Primary tabs
2
What to do With the Negroes.
Sambo has proven a fruitful source of trouble to the administration. He has bothered the country immensely in a political sense, and is no less difficult to dispose of in a military point of view. We have tried him in various capacities — as "contraband," doing nothing in particular, but fed and clothed at government expense; we have tried to transport and disseminate him amongst the free states; we have set him to work on fortifications, with soldiers to "boss" him; we have refused to receive him into our lines, and we have made a soldier of him. None of these plans seems to meet all the requisite conditions in his case. And now, Adjutant Gen. Thomas has decided to make the government an immense slave proprietor, and to hire its negroes out to the highest bidder, who is empowered to make them work, and is to pay the government for their labor. At least so we interpret his order, published in another column.
It is a pretty big scheme, there's no denying. The plantations confiscated by the government are to be rented out to suitable persons, not at so much an acre, but at so much per cent. upon what they produce; negroes are to be hired by these tenants, who are not allowed to whip them, but are to pay them a salary fixed by Gen. Thomas, regulated solely upon a basis of age, and not of efficiency.
While we regard this plan of Gen. Thomas' as very deficient in its details, and imperfect in its organization, we believe the principle upon which this disposition of the negroes is based to be the true one in our dealings with Sambo. He has been rebel property, and according to the laws of war has fallen into our possession and been confiscated; now instead of feeding and clothing him to support his laziness, or turning him loose to become a charge upon the country and a vagabond and a pariah amongst our population, we set him to work, paying him a fair price for his labor, and at the same time render him self-supporting. Whether he can be made to work efficiently if his master is denied the power to inflict corporeal punishment, remains to be seen. If he will not, that restriction should be removed. The negro should understand that we will, in no case, be allowed to become a burden and a dead expense upon the country, but that he is required to earn his own living, as white folks do. If he will work without the employment of force, and for the sake of the pecuniary reward held out as an inducement, so much the better; if not, make him work by some means.

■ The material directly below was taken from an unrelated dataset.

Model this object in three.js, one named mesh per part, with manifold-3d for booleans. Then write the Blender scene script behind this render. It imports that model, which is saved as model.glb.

Under this system of economizing negro labor, many advantages will be gained. The soil, instead of being left desolate, will be made fruitful and productive; and cotton, for which we are so anxious, will be raised in abundance; and the negro who has bothered us so much as an inevitable element in the prosecution of the war, will be disposed of for the time being in a manner that will probably satisfy the people of the country. Negroes are undoubtedly much better laborers than soldiers. They can handle the hoe more skillfully and efficiently than the musket. We hope, therefore, that Gen. Thomas' plan may meet with a full and fair trial; its minor deficiencies and imperfections supplied and corrected, and that the contraband, instead of being an element of disquiet and contention, may be made serviceable and remunerative as a laborer on the fields to which he has been accustomed.